-- start of INFORMATION SHOWN --

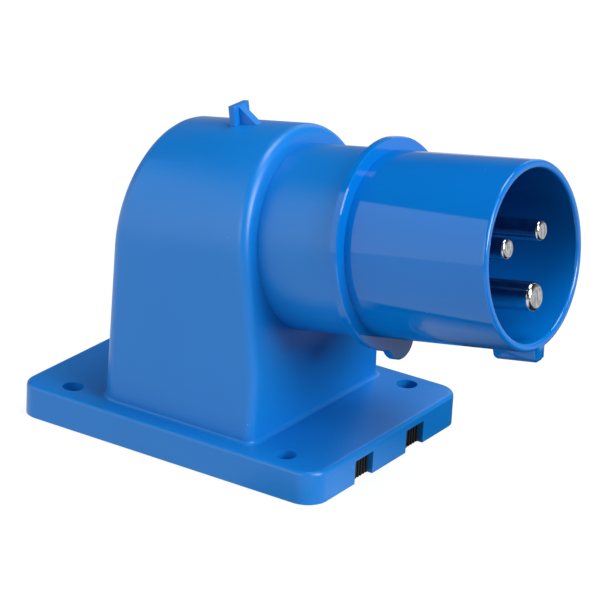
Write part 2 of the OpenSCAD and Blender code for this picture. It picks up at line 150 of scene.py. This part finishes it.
def parted(tree, source):
    """The X, Y and Z sockets of a vector."""
    node = tree.nodes.new("ShaderNodeSeparateXYZ")
    tree.links.new(source, node.inputs["Vector"])
    return node.outputs


def noise(tree, source, scale, detail=2.0, roughness=0.5):
    node = tree.nodes.new("ShaderNodeTexNoise")
    node.inputs["Scale"].default_value = scale
    node.inputs["Detail"].default_value = detail
    node.inputs["Roughness"].default_value = roughness
    tree.links.new(source, node.inputs["Vector"])
    return node.outputs["Fac"]


def ranged(tree, value, low, high, start=0.0, end=1.0):
    """Low where the value is at the start or below, high where it is at the end or above."""
    node = tree.nodes.new("ShaderNodeMapRange")
    node.inputs["From Min"].default_value = start
    node.inputs["From Max"].default_value = end
    node.inputs["To Min"].default_value = low
    node.inputs["To Max"].default_value = high
    tree.links.new(value, node.inputs["Value"])
    return node.outputs["Result"]


def combined(tree, operation, first, *others):
    """The values joined one after another by a Math operation."""
    result = first
    for value in others:
        node = tree.nodes.new("ShaderNodeMath")
        node.operation = operation
        tree.links.new(result, node.inputs[0])
        tree.links.new(value, node.inputs[1])
        result = node.outputs["Value"]
    return result


def vector_math(tree, operation, source, constant=None):
    node = tree.nodes.new("ShaderNodeVectorMath")
    node.operation = operation
    tree.links.new(source, node.inputs[0])
    if constant is not None:
        node.inputs[1].default_value = constant
    return node.outputs


def tinted(tree, value, dark, light):
    """A colour that changes softly from dark to light, with no kink at its ends."""
    ramp = tree.nodes.new("ShaderNodeValToRGB")
    ramp.color_ramp.interpolation = "EASE"
    ramp.color_ramp.elements[0].position = 0.2
    ramp.color_ramp.elements[0].color = dark
    ramp.color_ramp.elements[1].position = 0.8
    ramp.color_ramp.elements[1].color = light
    tree.links.new(value, ramp.inputs["Fac"])
    return ramp.outputs["Color"]


def mixed(tree, amount, first, second):
    """Two colours mixed; the second may be a constant."""
    node = tree.nodes.new("ShaderNodeMix")
    node.data_type = "RGBA"
    tree.links.new(amount, node.inputs[MIX_AMOUNT])
    tree.links.new(first, node.inputs[MIX_FIRST])
    if isinstance(second, tuple):
        node.inputs[MIX_SECOND].default_value = second
    else:
        tree.links.new(second, node.inputs[MIX_SECOND])
    return node.outputs[MIX_RESULT]


def bumped(tree, shader, height, strength, distance, under=None):
    node = tree.nodes.new("ShaderNodeBump")
    node.inputs["Strength"].default_value = strength
    node.inputs["Distance"].default_value = distance
    tree.links.new(height, node.inputs["Height"])
    if under is not None:
        tree.links.new(under, node.inputs["Normal"])
    tree.links.new(node.outputs["Normal"], shader.inputs["Normal"])
    return node.outputs["Normal"]


def shade(colour, factor):
    return tuple(min(1.0, c * factor) for c in colour[:3]) + (1.0,)


# Plastic finishes

def dusted(tree, place, colour, cells, size):
    """The given colour with a few small pale specks of dust, at most one in each cell."""
    spots = tree.nodes.new("ShaderNodeTexVoronoi")
    spots.inputs["Scale"].default_value = cells
    tree.links.new(place, spots.inputs["Vector"])
    chance = tree.nodes.new("ShaderNodeSeparateColor")
    tree.links.new(spots.outputs["Color"], chance.inputs["Color"])
    reach = size * cells
    speck = ranged(tree, spots.outputs["Distance"], 0.55, 0.0, start=0.4 * reach, end=reach)
    picked = ranged(tree, chance.outputs["Red"], 0.0, 1.0, start=0.45, end=0.50)
    return mixed(tree, combined(tree, "MULTIPLY", speck, picked), colour, DUST)


def satin_moulding(name, colour, gloss=0.34):
    """Spark-eroded moulded plastic: a fine grain, and a slow change of gloss where the melt flowed."""
    material, tree, shader = new_material(name)
    place = object_coordinates(tree)
    flow = noise(tree, place, scale=38.0, detail=3.0)
    grain = noise(tree, place, scale=5200.0, roughness=0.6)
    colours = tinted(tree, flow, shade(colour, 0.97), shade(colour, 1.03))
    tree.links.new(dusted(tree, place, colours, cells=130.0, size=0.00022), shader.inputs["Base Color"])
    tree.links.new(ranged(tree, flow, gloss - 0.04, gloss + 0.04), shader.inputs["Roughness"])
    bumped(tree, shader, grain, strength=0.10, distance=0.00006)
    shader.inputs["IOR"].default_value = PLASTIC_IOR
    return material


def painted_bore_shade(tree, place, colour, bore, low_colour, high_colour):
    """Within the given radius of the plug axis, painted shade: lighter at the bottom, deeper towards the
    top.
    """
    turned = mapped(tree, place, kind="TEXTURE", location=AXIS_POINT, rotation=(0.0, -TILT, 0.0))
    flat = vector_math(tree, "MULTIPLY", turned, (0.0, 1.0, 1.0))["Vector"]
    radius = vector_math(tree, "LENGTH", flat)["Value"]
    within = ranged(tree, radius, 1.0, 0.0, start=bore + SLACK, end=bore + 3.0 * SLACK)
    rise = ranged(tree, parted(tree, turned)["Z"], 0.0, 1.0, start=-bore - SLACK, end=(bore + SLACK) / 2.0)
    return mixed(tree, within, colour, tinted(tree, rise, low_colour, high_colour))


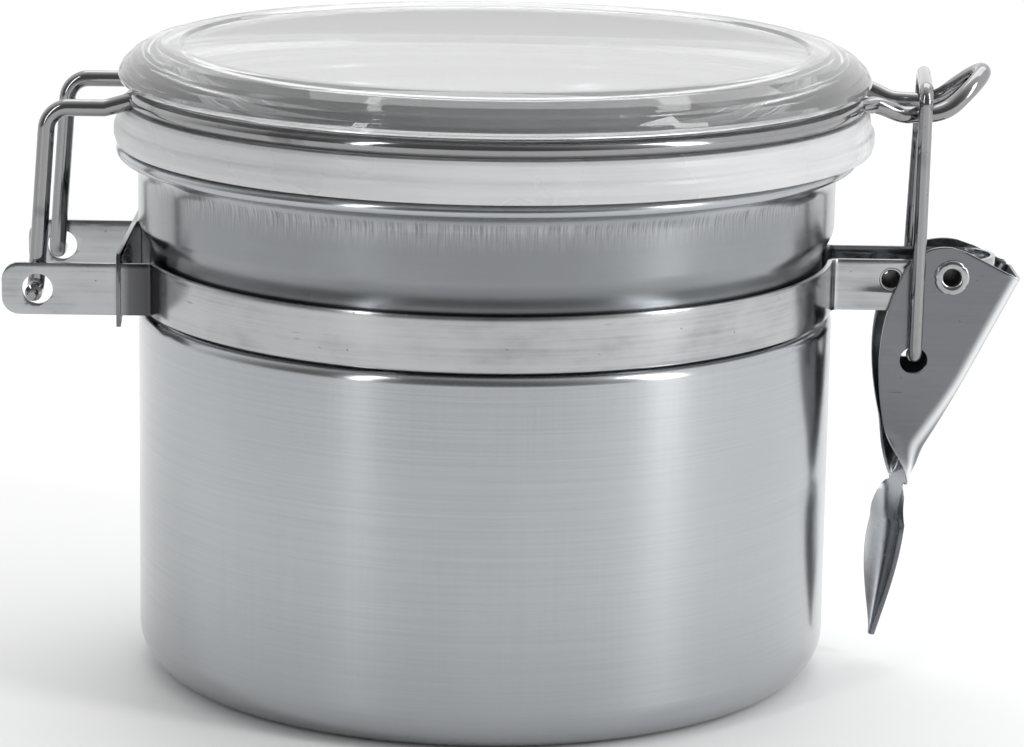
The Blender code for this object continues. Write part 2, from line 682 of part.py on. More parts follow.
def latch_bail(material, pivot):
    """Wire U: its ends turn in through the lever's cheeks and its crossbar lies over the hook loop."""
    corners = []
    for side in (-1, 1):
        foot = Vector((BAIL_PIVOT_X, side * BAIL_FOOT_Y, BAIL_PIVOT_Z))
        end = Vector((BAIL_PIVOT_X, side * BAIL_END_Y, BAIL_PIVOT_Z))
        top = Vector((BAIL_TOP_X + side * BAIL_SKEW, side * BAIL_TOP_Y, BAIL_TOP_Z))
        corners += [end, foot, top] if side < 0 else [top, foot, end]
    radii = (BAIL_FOOT_BEND, BAIL_TOP_BEND, BAIL_TOP_BEND, BAIL_FOOT_BEND)
    data = wire_curve("latch_bail", fillet_path(corners, radii), BAIL_RADIUS)
    add_object("latch_bail", data, material, pivot)


def main():
    """Builds the canister with its latch closed."""
    clear_scene()
    satin_steel = make_material("satin_steel", (0.55, 0.56, 0.57), 0.28, metallic=1.0)
    polished_steel = make_material("polished_steel", (0.62, 0.62, 0.63), 0.14, metallic=1.0)
    pressed_steel = make_material("pressed_steel", (0.42, 0.43, 0.45), 0.3, metallic=1.0)
    wire_steel = make_material("wire_steel", (0.5, 0.5, 0.51), 0.18, metallic=1.0)
    clear_plastic = make_material("clear_plastic", (0.95, 0.96, 0.97), 0.04, transmission=1.0)
    silicone = make_material("silicone", (0.85, 0.86, 0.87), 0.4, transmission=0.5)

    lid_hinge = empty_at("lid_hinge", (HINGE_X, 0, HINGE_Z))
    lever_hinge = empty_at("lever_hinge", (PIVOT_X, 0, PIVOT_Z))
    bail_hinge = empty_at("bail_hinge", (BAIL_PIVOT_X, 0, BAIL_PIVOT_Z))

    can_body(satin_steel)
    clamp_band(polished_steel)
    hinge_clip(pressed_steel)
    eyelet(
        "lug_eyelet",
        LUG_EYELET_X,
        LUG_EYELET_Z,
        LUG_Y + STRAP_THICKNESS / 2,
        LUG_EYELET_RADIUS,
        LUG_EYELET_HEAD,
        polished_steel,
    )
    eyelet(
        "pivot_eyelet",
        PIVOT_X,
        PIVOT_Z,
        LEVER_HALF_WIDTH,
        PIVOT_EYELET_RADIUS,
        PIVOT_EYELET_HEAD,
        polished_steel,
    )
    lid(clear_plastic, lid_hinge)
    gasket(silicone, lid_hinge)
    lid_wire(wire_steel, lid_hinge)
    latch_lever(pressed_steel, lever_hinge)
    latch_bail(wire_steel, bail_hinge)


if __name__ == "__main__":
    main()
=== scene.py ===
"""Finished look of a clamp-top food canister: drawn can, clear lid, soft seal and wire-and-lever latch.

Lengths are in metres. The origin is the middle of the can's base, +X points to the latch and +Z up.
"""

import logging
import math
from collections.abc import Sequence
from dataclasses import dataclass
from enum import Enum

import bmesh
import bpy
from mathutils import Matrix, Vector

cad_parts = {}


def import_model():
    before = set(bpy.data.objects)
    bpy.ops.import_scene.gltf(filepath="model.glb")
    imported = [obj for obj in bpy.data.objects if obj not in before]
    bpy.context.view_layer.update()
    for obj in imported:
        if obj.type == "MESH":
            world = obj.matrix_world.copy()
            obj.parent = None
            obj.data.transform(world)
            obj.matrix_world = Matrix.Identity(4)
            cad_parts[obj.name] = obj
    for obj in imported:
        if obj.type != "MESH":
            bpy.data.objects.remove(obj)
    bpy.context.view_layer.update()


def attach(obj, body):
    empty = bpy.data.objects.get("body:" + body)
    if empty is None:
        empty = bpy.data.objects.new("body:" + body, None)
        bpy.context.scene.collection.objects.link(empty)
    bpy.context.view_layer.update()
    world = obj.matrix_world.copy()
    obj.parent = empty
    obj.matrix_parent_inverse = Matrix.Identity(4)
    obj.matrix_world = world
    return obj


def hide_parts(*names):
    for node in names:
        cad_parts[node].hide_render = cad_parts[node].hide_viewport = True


LOG = logging.getLogger("canister")
MM = 0.001
# Vertex attribute that carries painted light: painted shade on the strap's bend and painted highlights on the
# lever.
PAINTED_LIGHT_ATTRIBUTE = "wear_and_painted_light"
SHARP_ANGLE = math.radians(38)
BEVEL_ANGLE = math.radians(50)
WIRE_SIDES = 24
BEND_STEPS = 14
HOLE_SIDES = 48
ROUNDING_STEPS = 4
Point = tuple[float, float]
Colour = tuple[float, float, float]
Socket = bpy.types.NodeSocket


class Body(Enum):
    """The rigid bodies that pieces ride on."""

    CAN = "can"
    LID = "lid"
    LEVER = "lever"
    BAIL = "bail"


class Grain(Enum):
    """Which way the fine lines of a metal's surface run."""

    ROUND = "round"
    UPRIGHT = "upright"
    ALONG_X = "along_x"


# ---------------------------------------------------------------- finishes


class Nodes:
    """Builds one material's node tree round its Principled shader."""

    def __init__(self, name: str) -> None:
        """Starts a material.

        Args:
            name: The material's name.
        """
        self.material = bpy.data.materials.new(name)
        self.material.use_nodes = True
        self.tree = self.material.node_tree
        self.shader = self.tree.nodes["Principled BSDF"]
        self.place = self.add("ShaderNodeTexCoord").outputs["Object"]

    def add(self, kind: str, **settings: object) -> bpy.types.Node:
        """Adds a node.

        Args:
            kind: The node's type name.
            **settings: Properties to set on it.

        Returns:
            The new node.
        """
        node = self.tree.nodes.new(kind)
        for key, value in settings.items():
            setattr(node, key, value)
        return node

    def link(self, start: Socket, end: Socket) -> None:
        """Joins two sockets."""
        self.tree.links.new(start, end)

    def set(self, **values: object) -> None:
        """Sets the shader's own sockets, with underscores for the spaces in their names."""
        for key, value in values.items():
            self.shader.inputs[key.replace("_", " ")].default_value = value

    def drive(self, name: str, value: Socket) -> None:
        """Links a value into one of the shader's sockets."""
        self.link(value, self.shader.inputs[name])

    def stretched(self, scale: Sequence[float], source: Socket | None = None) -> Socket:
        """The object's coordinates, or another vector, scaled by axis."""
        mapping = self.add("ShaderNodeMapping")
        mapping.inputs["Scale"].default_value = scale
        self.link(source or self.place, mapping.inputs["Vector"])
        return mapping.outputs["Vector"]

    def noise(self, where: Socket, detail: float = 2.0, rough: float = 0.5) -> Socket:
        """Smooth noise from 0 to 1.

        Args:
            where: Scaled coordinates, one cell per unit.
            detail: Octaves.
            rough: Weight of the finer octaves.

        Returns:
            The noise value.
        """
        node = self.add("ShaderNodeTexNoise")
        node.inputs["Scale"].default_value = 1.0
        node.inputs["Detail"].default_value = detail
        node.inputs["Roughness"].default_value = rough
        self.link(where, node.inputs["Vector"])
        return node.outputs["Fac"]

    def fit(self, value: Socket, low: float, high: float, out_low: float, out_high: float) -> Socket:
        """Maps a value's range to another with smooth ends.

        Args:
            value: The value to map.
            low: Where the input range starts.
            high: Where the input range ends.
            out_low: The output at the start.
            out_high: The output at the end.

        Returns:
            The mapped value.
        """
        node = self.add("ShaderNodeMapRange", interpolation_type="SMOOTHSTEP")
        self.link(value, node.inputs["Value"])
        sockets = ("From Min", "From Max", "To Min", "To Max")
        for socket, number in zip(sockets, (low, high, out_low, out_high)):
            node.inputs[socket].default_value = number
        return node.outputs["Result"]

    def math(self, operation: str, first: Socket, second: Socket | float) -> Socket:
        """One arithmetic step on a value.

        Args:
            operation: The Math node's operation.
            first: The left value.
            second: The right value, linked or constant.

        Returns:
            The result.
        """
        node = self.add("ShaderNodeMath", operation=operation)
        self.link(first, node.inputs[0])
        if isinstance(second, (int, float)):
            node.inputs[1].default_value = second
        else:
            self.link(second, node.inputs[1])
        return node.outputs["Value"]

    def blend(self, share: Socket, first: Colour, second: Colour) -> Socket:
        """A colour between two."""
        node = self.add("ShaderNodeMix", data_type="RGBA")
        self.link(share, node.inputs["Factor"])
        node.inputs[6].default_value = (*first, 1.0)
        node.inputs[7].default_value = (*second, 1.0)
        return node.outputs[2]

    def mixed(self, share: Socket, first: Socket, second: Colour) -> Socket:
        """A colour between a linked one and a plain one."""
        node = self.add("ShaderNodeMix", data_type="RGBA")
        self.link(share, node.inputs["Factor"])
        self.link(first, node.inputs[6])
        node.inputs[7].default_value = (*second, 1.0)
        return node.outputs[2]

    def bump(self, height: Socket, depth: float, strength: float, below: Socket | None = None) -> Socket:
        """A bumped normal.

        Args:
            height: Surface height from 0 to 1.
            depth: The height's real size in metres.
            strength: How much of the bump shows.
            below: A normal that this bump lies on.

        Returns:
            The normal.
        """
        node = self.add("ShaderNodeBump")
        node.inputs["Distance"].default_value = depth
        node.inputs["Strength"].default_value = strength
        self.link(height, node.inputs["Height"])
        if below is not None:
            self.link(below, node.inputs["Normal"])
        return node.outputs["Normal"]

    def axis(self, letter: str) -> Socket:
        """One coordinate of the object's space."""
        node = self.add("ShaderNodeSeparateXYZ")
        self.link(self.place, node.inputs["Vector"])
        return node.outputs[letter]

    def unrolled(self, scale_round: float, scale_up: float) -> Socket:
        """Coordinates on the unrolled wall of the can.

        Args:
            scale_round: Cells per radian round the axis.
            scale_up: Cells per metre up the axis.

        Returns:
            The vector.
        """
        turn = self.math("ARCTAN2", self.axis("Y"), self.axis("X"))
        node = self.add("ShaderNodeCombineXYZ")
        self.link(self.math("MULTIPLY", turn, scale_round), node.inputs["X"])
        self.link(self.math("MULTIPLY", self.axis("Z"), scale_up), node.inputs["Y"])
        return node.outputs["Vector"]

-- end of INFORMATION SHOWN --

EXERCISE INSTRUCTIONS
Extract exactly the run of lines beginning at the line with "The Blender code" and ending at the line with "data, material, pivot)", including both ends and nothing beyond them.

EXERCISE RESULT
The Blender code for this object continues. Write part 2, from line 682 of part.py on. More parts follow.
def latch_bail(material, pivot):
    """Wire U: its ends turn in through the lever's cheeks and its crossbar lies over the hook loop."""
    corners = []
    for side in (-1, 1):
        foot = Vector((BAIL_PIVOT_X, side * BAIL_FOOT_Y, BAIL_PIVOT_Z))
        end = Vector((BAIL_PIVOT_X, side * BAIL_END_Y, BAIL_PIVOT_Z))
        top = Vector((BAIL_TOP_X + side * BAIL_SKEW, side * BAIL_TOP_Y, BAIL_TOP_Z))
        corners += [end, foot, top] if side < 0 else [top, foot, end]
    radii = (BAIL_FOOT_BEND, BAIL_TOP_BEND, BAIL_TOP_BEND, BAIL_FOOT_BEND)
    data = wire_curve("latch_bail", fillet_path(corners, radii), BAIL_RADIUS)
    add_object("latch_bail", data, material, pivot)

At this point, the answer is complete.